Outputs options: Options are related to the Jplace file outputs which resumes the placement results. They are analogs to PPlacer options.
option | expected value {default} | description |
---|---|---|
--keep-at-most | integer>=1 {7} | Maximum number of placements reported per query in the jplace output. (p phase) |
--keep-factor | float in ]0;1] {0.01} | Report placement with likelihood_ratio higher than (factor x best_likelihood_ratio). (p phase) |
--write-reduction | file | Write reduced alignment to a file (see --ratio-reduction). (b phase) |
Algorithm options: Options are related to the Jplace file outputs which resumes the placement results. They are analogs to PPlacer options.
option | expected value {default} | description |
---|---|---|
-a (--alpha) |
float in ]0,Inf] {1.0} | Shape parameter used in AR. (b phase) |
-c (--categories) |
int in [1,Inf] {4} | # categories used in AR. (b phase) |
-k | integer>=3 {8} | The k-mer length used at DB build. |
-m (--model) |
string {GTR|LG} | Model used in AR, one of the following: (for nucl) JC69, HKY85, K80, F81, TN93, GTR ; (for amino) LG, WAG, JTT, Dayhoff, DCMut, CpREV, mMtREV, MtMam, MtArt (b phase) |
--arparameters | string | Parameters passed to the software used for anc. seq. reconstuct. Overrides -a,-c,-m options. Value must be quoted by ' or ". Do not set options -i,-u,--ancestral (managed by RAPPAS). PhyML example: "-m HIVw -c 10 -f m -v 0.0 --r_seed 1" (b phase) |
--convertUO | none | U,O amino acids are converted to C,L to allow correct ancestral reconstruction (b phase) |
--force-root | none | Root input tree if non rooted. (b phase) |
--ratio-reduction | float in ]0,1] {0.99} | Ratio for alignment reduction, i.e. sites holding >99% gaps are ignored. (b phase) |
--no-reduction | none | Do not operate alignment reduction. This will keep all sites of input reference alignment but may produce erroneous ancestral k-mers. (b phase) |
--gap-jump-thresh | float in ]0,1] {0.3} | Gap ratio above which gap jumps are activated, for instance if the reference alignment holds more than 30% of gaps. (b phase) |
--omega | float in ]0,#states] {1.5} | Ratio levelling the probability threshold used in phylo-kmer filtering. (b phase) |
--use_unrooted | none | Confirms you accept to use an unrooted reference tree (option -t). The trifurcation described in the newick file will be considered as root. Be aware that meaningless roots may impact accuracy. (b phase) |
Debug options: Avoid using debug options if you are not involved in RAPPAS development.
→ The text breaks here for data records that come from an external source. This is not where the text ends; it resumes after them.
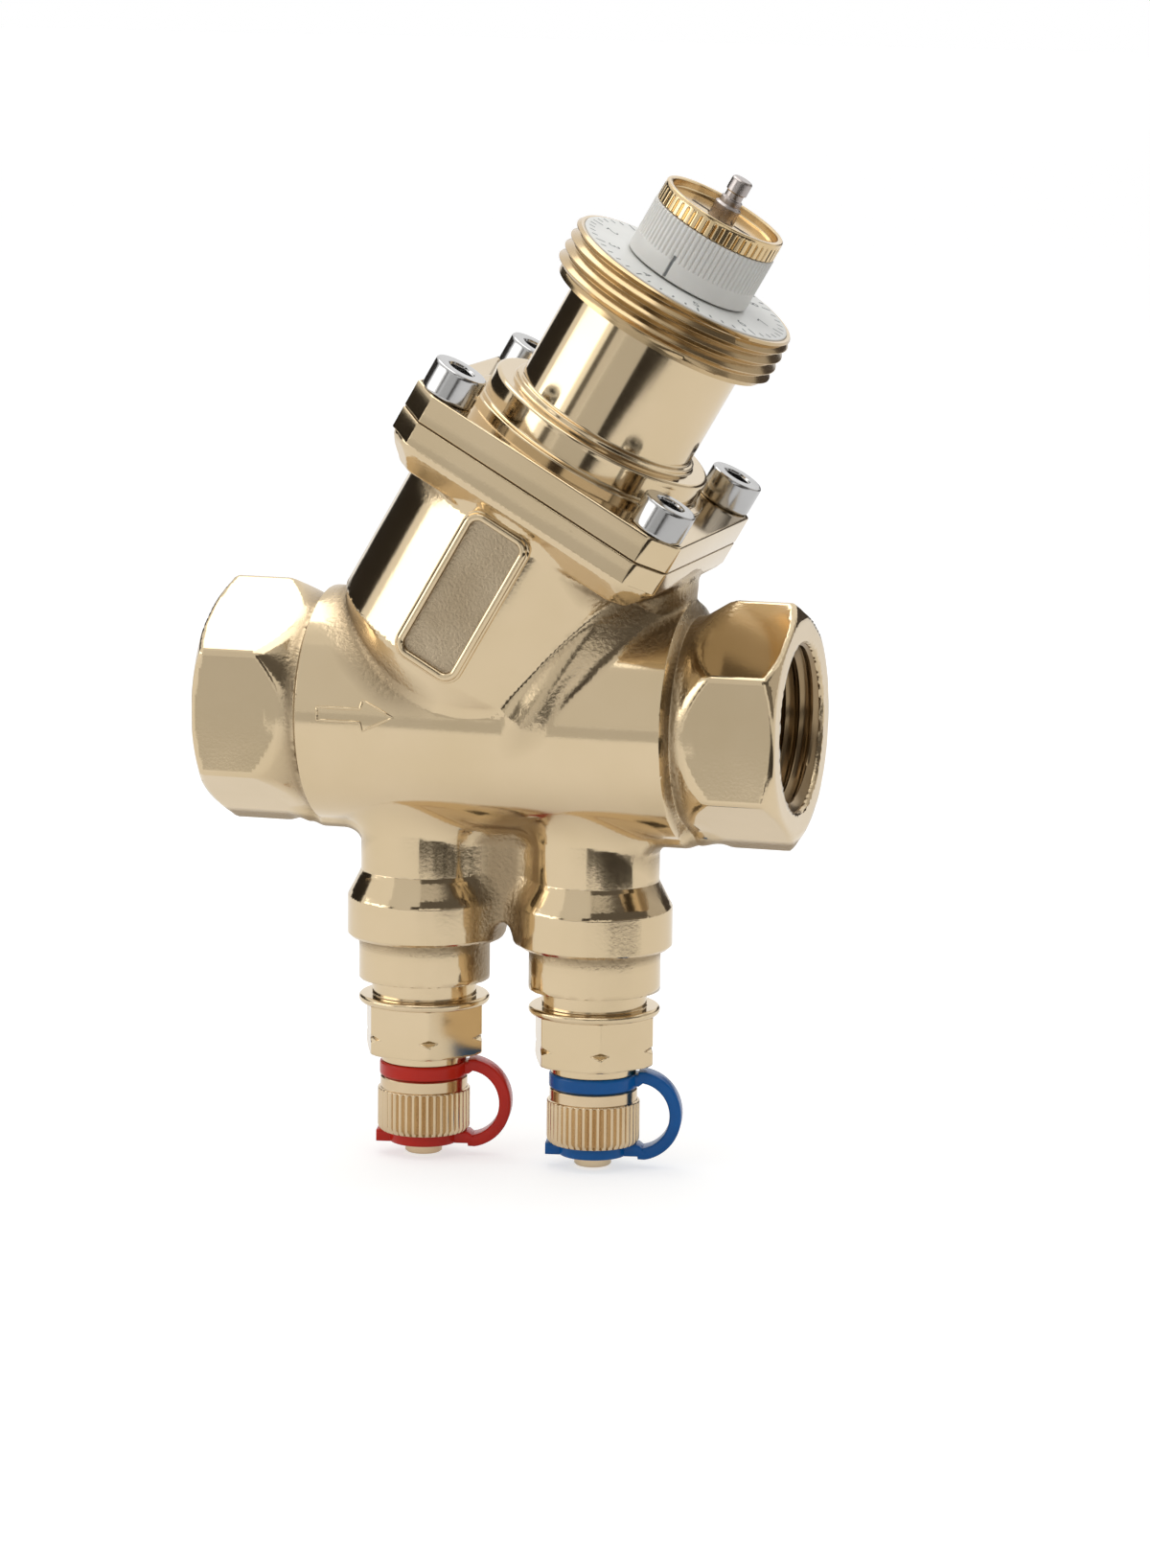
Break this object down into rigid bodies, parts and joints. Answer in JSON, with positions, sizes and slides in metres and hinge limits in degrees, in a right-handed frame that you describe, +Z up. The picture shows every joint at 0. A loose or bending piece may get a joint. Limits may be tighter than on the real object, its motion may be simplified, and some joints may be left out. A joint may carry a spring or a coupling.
{
  "type": "pressure independent control valve",
  "caption": "Brass flow control valve with threaded ports, leaning bonnet for an actuator, white setting dial and capped test points below the pipe.",
  "frame": {"origin": "centre of the inlet port's face", "axes": "+X along the pipe from inlet to outlet, +Z up, the test points hang down and the bonnet leans to +X"},
  "size_m": [0.075, 0.0384, 0.1246],
  "materials": {
    "cast_brass": "cast brass, polished, with light grain in the recesses",
    "turned_brass": "turned and polished brass",
    "seal_rubber": "matt black rubber",
    "screw_steel": "bright plated steel",
    "scale_plastic": "printed white plastic",
    "dial_plastic": "moulded off-white plastic",
    "inner_brass": "turned brass",
    "ring_brass": "turned and knurled brass",
    "stem_steel": "ground stainless steel",
    "spring_steel": "spring steel",
    "bush_plastic": "plain white plastic",
    "sleeve_plastic": "dark glass filled plastic",
    "nipple_brass": "turned brass",
    "cap_brass": "turned and knurled brass",
    "red_strap": "moulded red plastic",
    "blue_strap": "moulded blue plastic"
  },
  "bodies": {
    "housing": {"valve_body": "cast_brass", "bonnet": "turned_brass", "bonnet_seal": "seal_rubber", "flange_screws": "screw_steel", "scale_disc": "scale_plastic", "stem_spring": "spring_steel", "seat_ring": "inner_brass", "regulator_sleeve": "sleeve_plastic", "diaphragm": "seal_rubber", "regulator_spring": "spring_steel", "test_nipple_1": "nipple_brass", "nipple_seal_1": "seal_rubber", "probe_seal_1": "seal_rubber", "seal_retainer_1": "nipple_brass", "test_nipple_2": "nipple_brass", "nipple_seal_2": "seal_rubber", "probe_seal_2": "seal_rubber", "seal_retainer_2": "nipple_brass"},
    "setting": {"setting_spindle": "inner_brass", "spindle_seal": "seal_rubber", "setting_dial": "dial_plastic", "stem_bush": "bush_plastic", "stem_seal": "seal_rubber"},
    "lock": {"lock_ring": "ring_brass"},
    "stem": {"stem": "stem_steel", "control_plug": "inner_brass", "plug_seal": "seal_rubber", "spring_clip": "spring_steel"},
    "regulator": {"regulator_cup": "sleeve_plastic", "diaphragm_plate": "inner_brass"},
    "cap_1": {"test_cap_1": "cap_brass", "cap_seal_1": "seal_rubber"},
    "cap_2": {"test_cap_2": "cap_brass", "cap_seal_2": "seal_rubber"},
    "strap_1": {"cap_strap_1": "red_strap"},
    "strap_2": {"cap_strap_2": "blue_strap"}
  },
  "joints": [
    {"name": "setting_turn", "type": "hinge", "parent": "housing", "child": "setting", "pos_m": [0.0609, 0, 0.05716], "axis": [0.5, 0, 0.866], "range_deg": [-90, 210]},
    {"name": "lock_ring_turn", "type": "hinge", "parent": "setting", "child": "lock", "pos_m": [0.0634, 0, 0.06149], "axis": [0.5, 0, 0.866], "range_deg": [0, 360]},
    {"name": "stem_slide", "type": "slide", "parent": "housing", "child": "stem", "axis": [-0.5, 0, -0.866], "range_m": [0, 0.0025], "stiffness_N_per_m": 4000, "springref_m": -0.005, "deforming": ["stem_spring"]},
    {"name": "regulator_slide", "type": "slide", "parent": "housing", "child": "regulator", "axis": [0.5, 0, 0.866], "range_m": [0, 0.003], "stiffness_N_per_m": 3000, "springref_m": -0.006, "deforming": ["regulator_spring", "diaphragm"]},
    {"name": "cap_1_turn", "type": "hinge", "parent": "housing", "child": "cap_1", "pos_m": [0.0263, 0, -0.051], "axis": [0, 0, -1], "range_deg": [0, 1440]},
    {"name": "cap_2_turn", "type": "hinge", "parent": "housing", "child": "cap_2", "pos_m": [0.0487, 0, -0.051], "axis": [0, 0, -1], "range_deg": [0, 1440]},
    {"name": "strap_1_swivel", "type": "hinge", "parent": "housing", "child": "strap_1", "pos_m": [0.0263, 0, -0.046], "axis": [0, 0, 1], "continuous": true},
    {"name": "strap_2_swivel", "type": "hinge", "parent": "housing", "child": "strap_2", "pos_m": [0.0487, 0, -0.046], "axis": [0, 0, 1], "continuous": true}
  ]
}
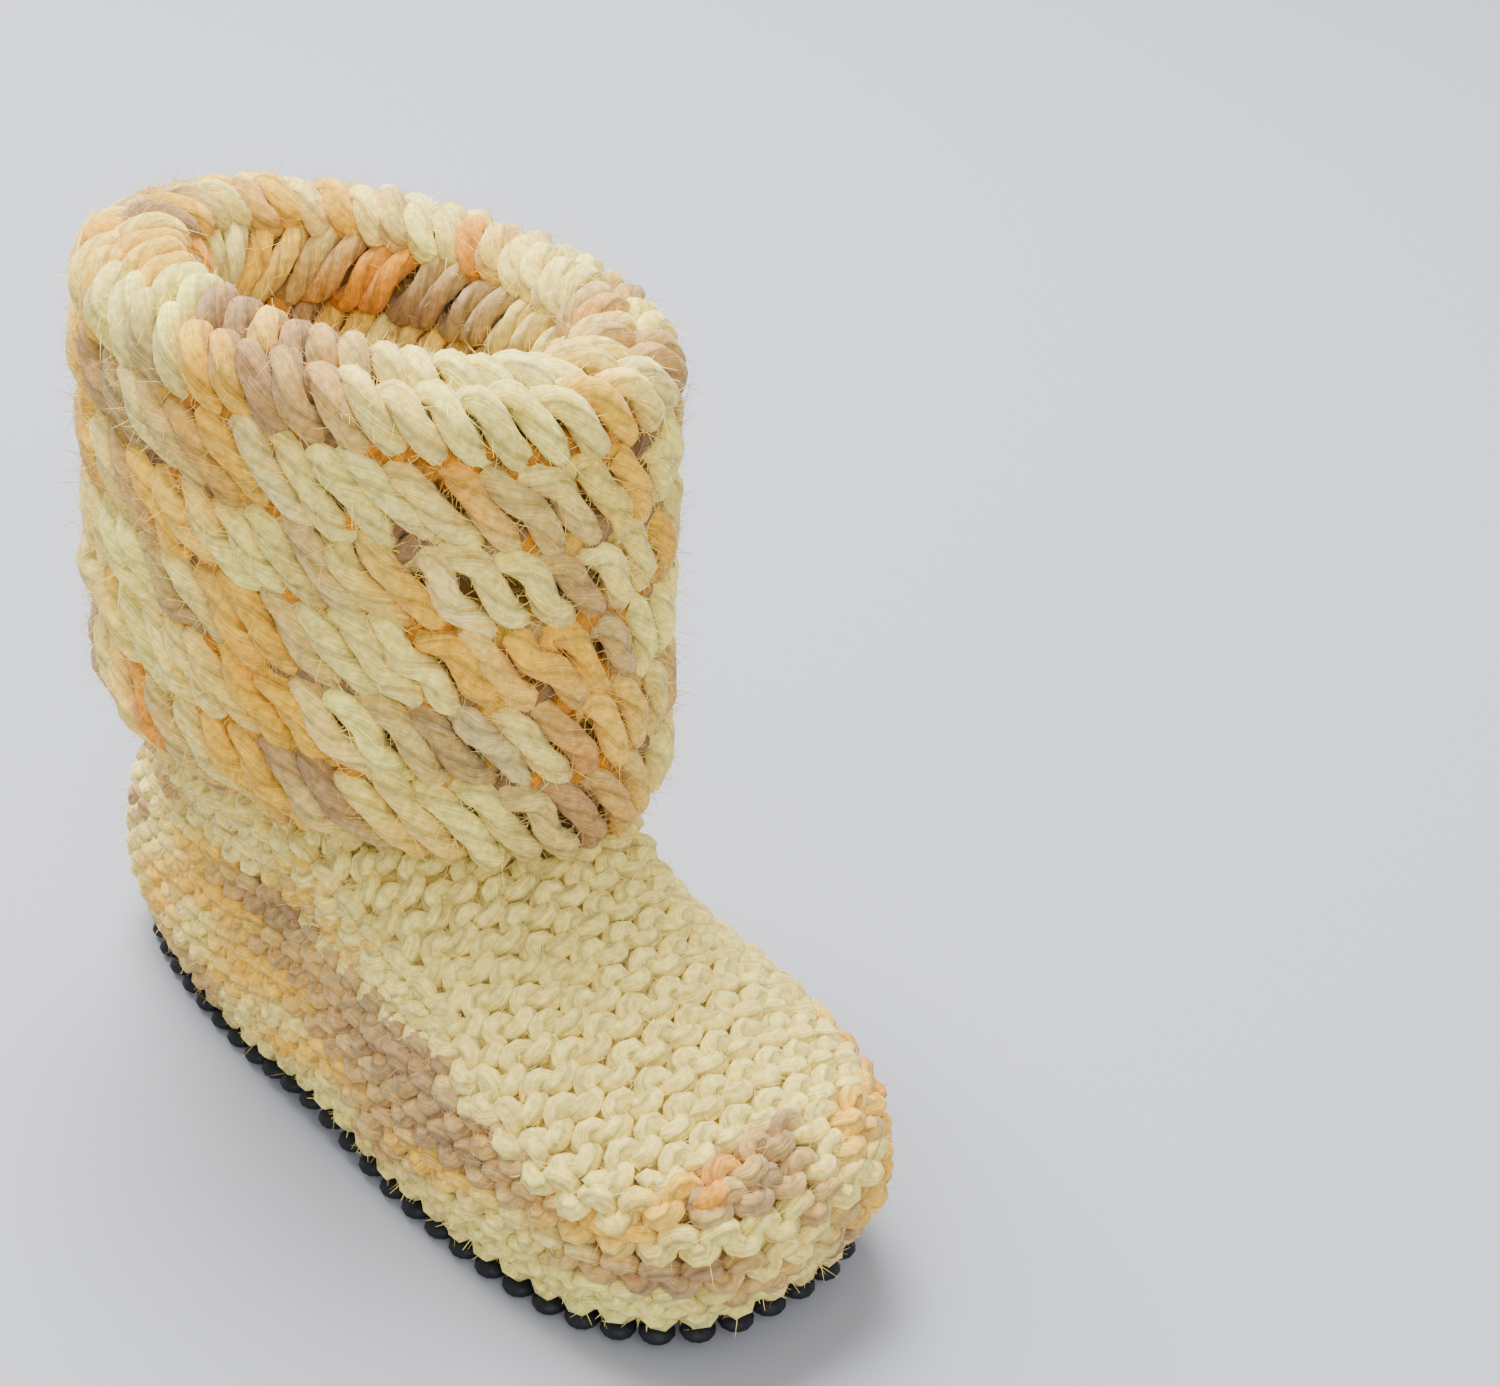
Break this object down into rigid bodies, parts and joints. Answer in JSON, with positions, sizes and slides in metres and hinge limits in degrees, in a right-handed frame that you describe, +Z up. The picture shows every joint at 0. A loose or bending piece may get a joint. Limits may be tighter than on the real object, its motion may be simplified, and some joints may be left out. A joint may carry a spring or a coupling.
{
  "type": "knitted mukluk slipper boot",
  "caption": "Ankle-high hand-knitted slipper boot with a garter-stitch foot, plain instep panel, chunky turned-down cuff and a rubber-coated mesh grip sole.",
  "frame": {"origin": "on the floor under the middle of the boot's bounding box", "axes": "+Z up, the toe points to -Y and the heel to +Y, +X is the wearer's left"},
  "size_m": [0.0606, 0.1391, 0.1145],
  "materials": {
    "variegated_knit": "soft wool, garter ridges in cream, orange and tan",
    "cream_knit": "soft wool, plain cream garter rows",
    "cuff_knit": "bulky double-strand wool in slanted braided rows",
    "tan_knit": "soft tan wool",
    "grip_mesh": "black rubber-coated bead mesh sewn on with wool cross-stitches"
  },
  "bodies": {
    "root": {"upper": "variegated_knit", "instep_panel": "cream_knit", "cuff": "cuff_knit", "knit_sole": "tan_knit", "grip_sole": "grip_mesh"}
  },
  "joints": []
}
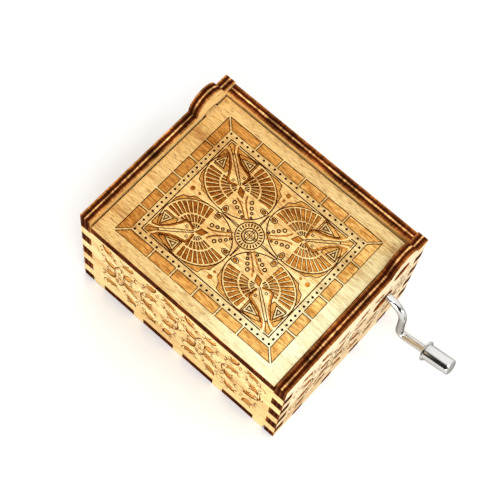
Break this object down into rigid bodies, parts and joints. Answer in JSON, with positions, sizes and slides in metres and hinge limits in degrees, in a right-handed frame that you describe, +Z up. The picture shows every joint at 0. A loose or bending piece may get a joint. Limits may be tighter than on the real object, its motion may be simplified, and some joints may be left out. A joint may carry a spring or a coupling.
{
  "type": "hand crank music box",
  "caption": "Finger-jointed plywood music box with a hinged engraved lid, and a comb movement inside turned by a bent wire crank.",
  "frame": {"origin": "centre of the case's footprint, on the underside that it stands on", "axes": "+X along the case's width towards the crank, +Y from the front board to the back board, +Z up"},
  "size_m": [0.0869, 0.0512, 0.042],
  "materials": {
    "plywood": "bare sanded three-ply, laser-cut with burnt edges",
    "nickel_plate": "bright nickel-plated steel",
    "spring_steel": "ground steel",
    "cast_metal": "satin grey casting",
    "brass": "turned brass",
    "nylon": "moulded, satin",
    "resin": "cast brown resin"
  },
  "bodies": {
    "case": {"front_panel": "plywood", "back_panel": "plywood", "left_panel": "plywood", "right_panel": "plywood", "bottom_panel": "plywood", "bedplate": "cast_metal", "comb": "spring_steel", "front_arbor_bracket": "spring_steel", "back_arbor_bracket": "spring_steel", "inner_crank_bush": "brass", "outer_crank_bush": "brass", "front_comb_screw": "nickel_plate", "back_comb_screw": "nickel_plate", "front_bracket_screw": "nickel_plate", "back_bracket_screw": "nickel_plate", "mount_screw_1": "nickel_plate", "mount_screw_2": "nickel_plate", "mount_screw_3": "nickel_plate"},
    "lid": {"lid": "plywood"},
    "cylinder": {"pinned_cylinder": "brass", "cylinder_filling": "resin", "front_cylinder_cap": "brass", "back_cylinder_cap": "brass", "cylinder_arbor": "spring_steel", "worm_wheel": "nylon"},
    "crank": {"crank_wire": "nickel_plate", "worm": "brass", "crank_clip": "spring_steel"},
    "knob": {"crank_knob": "nickel_plate"}
  },
  "joints": [
    {"name": "lid_hinge", "type": "hinge", "parent": "case", "child": "lid", "pos_m": [0, 0.0166, 0.03355], "axis": [-1, 0, 0], "range_deg": [0, 138]},
    {"name": "crank_turn", "type": "hinge", "parent": "case", "child": "crank", "pos_m": [0.03, 0.0136, 0.02295], "axis": [1, 0, 0], "continuous": true},
    {"name": "cylinder_turn", "type": "hinge", "parent": "case", "child": "cylinder", "pos_m": [0.008, 0, 0.0136], "axis": [0, 1, 0], "continuous": true},
    {"name": "knob_spin", "type": "hinge", "parent": "crank", "child": "knob", "pos_m": [0.05066, 0.0136, 0.01234], "axis": [0.9617, 0, 0.274], "continuous": true}
  ],
  "couplings": [
    {"joint": "cylinder_turn", "follows": "crank_turn", "ratio": -0.05}
  ]
}
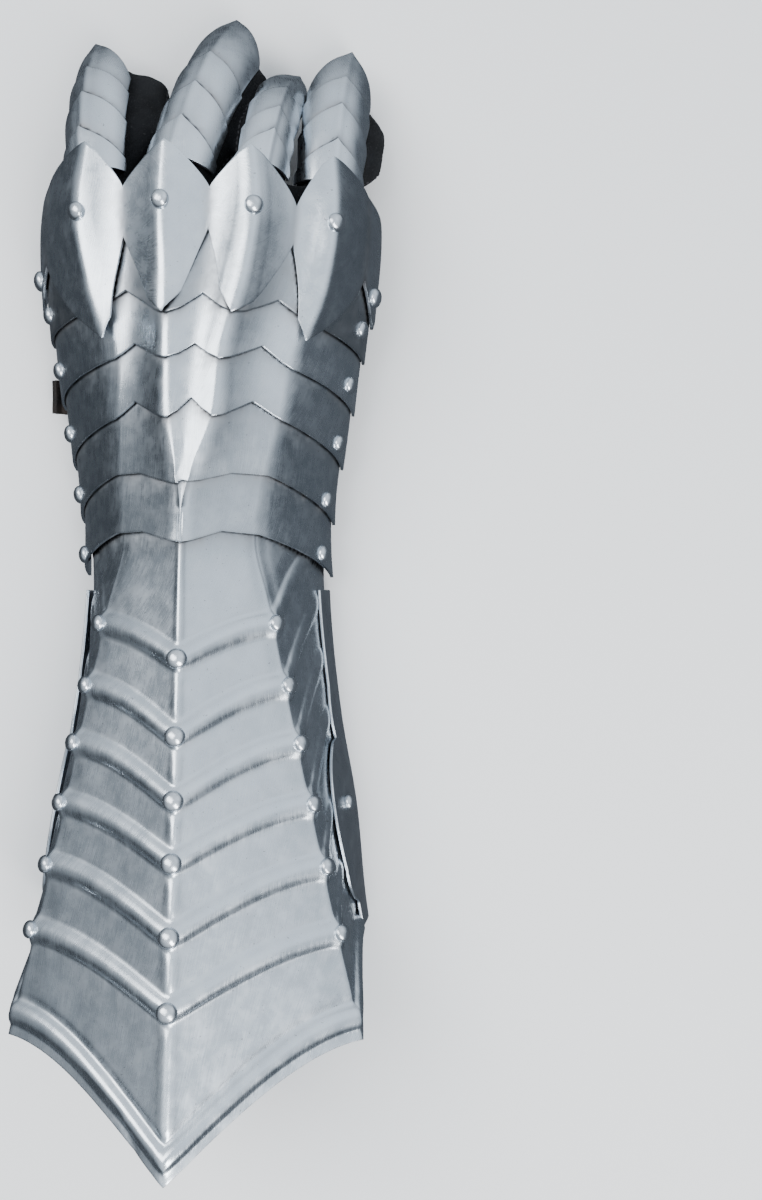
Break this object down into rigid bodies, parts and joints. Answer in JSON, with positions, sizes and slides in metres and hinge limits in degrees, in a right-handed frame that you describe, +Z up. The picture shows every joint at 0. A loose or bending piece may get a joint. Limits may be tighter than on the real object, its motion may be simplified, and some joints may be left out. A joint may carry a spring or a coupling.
{
  "type": "armoured gauntlet",
  "caption": "Right-hand plate gauntlet: fluted flared cuff, sliding lames, pointed knuckle plate and finger scales riveted over a black cloth glove, lying palm down.",
  "frame": {"origin": "on the flat rest face under the cuff's inner plate, below the cuff's ridge and near the wrist end of the cuff", "axes": "+Y towards the fingers, +X towards the little finger, +Z up through the back of the hand"},
  "size_m": [0.1341, 0.4242, 0.0986],
  "materials": {
    "plate_steel": "satin, hand brushed",
    "rivet_steel": "polished",
    "glove_cloth": "matt, napped",
    "strap_leather": "worn, matt"
  },
  "bodies": {
    "root": {"cuff_inner_plate": "plate_steel", "cuff_plate": "plate_steel", "glove_index": "glove_cloth", "glove_little": "glove_cloth", "glove_middle": "glove_cloth", "glove_palm": "glove_cloth", "glove_ring": "glove_cloth", "glove_thumb": "glove_cloth", "index_scale_1": "plate_steel", "index_scale_2": "plate_steel", "index_scale_3": "plate_steel", "index_scale_4": "plate_steel", "knuckle_plate": "plate_steel", "knuckle_rivet_1": "rivet_steel", "knuckle_rivet_2": "rivet_steel", "knuckle_rivet_3": "rivet_steel", "knuckle_rivet_4": "rivet_steel", "lame_1": "plate_steel", "lame_2": "plate_steel", "lame_3": "plate_steel", "lame_4": "plate_steel", "lame_5": "plate_steel", "little_scale_1": "plate_steel", "little_scale_2": "plate_steel", "little_scale_3": "plate_steel", "little_scale_4": "plate_steel", "middle_scale_1": "plate_steel", "middle_scale_2": "plate_steel", "middle_scale_3": "plate_steel", "middle_scale_4": "plate_steel", "ring_scale_1": "plate_steel", "ring_scale_2": "plate_steel", "ring_scale_3": "plate_steel", "ring_scale_4": "plate_steel", "rivet_left_1": "rivet_steel", "rivet_left_2": "rivet_steel", "rivet_left_3": "rivet_steel", "rivet_left_4": "rivet_steel", "rivet_left_5": "rivet_steel", "rivet_left_6": "rivet_steel", "rivet_ridge_1": "rivet_steel", "rivet_ridge_2": "rivet_steel", "rivet_ridge_3": "rivet_steel", "rivet_ridge_4": "rivet_steel", "rivet_ridge_5": "rivet_steel", "rivet_ridge_6": "rivet_steel", "rivet_right_1": "rivet_steel", "rivet_right_2": "rivet_steel", "rivet_right_3": "rivet_steel", "rivet_right_4": "rivet_steel", "rivet_right_5": "rivet_steel", "rivet_right_6": "rivet_steel", "thumb_base_plate": "plate_steel", "thumb_middle_scale": "plate_steel", "thumb_strap": "strap_leather", "thumb_tip_scale": "plate_steel"}
  },
  "joints": []
}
option | expected value {default} | description |
---|---|---|
--ambwithmax | none | Treat ambiguities with max, not mean. (p phase) |
--aronly | none | Launches ancestral reconstruction, but do not build phylo-kmers DB. (b phase) |
--ardir | directory | Skips ancestral sequence reconstruction, and uses outputs of PhyML or PAML present in the specified directory. (b phase) |
--dbinram | none | Operate "b" phase followed by "p" phase in one run, without saving DB to a file and placing directly queries given via -q . |
--do-n-jumps | none | Shifts to n jumps. (b phase) |
--no-gap-jumps | none | Deactivate k-mer gap jumps, even if reference alignment has a proportion of gaps higher than "--gap-jump-thresh". (b phase) |
--noamb | none | Do not treat ambiguous states, corresponding k-mers are skipped. (p phase) |
--threads | integer | #core to use with RAxML-ng to accelerate ancestral reconstruction. (b phase) |
RAPPAS is available under the GPLv3 license.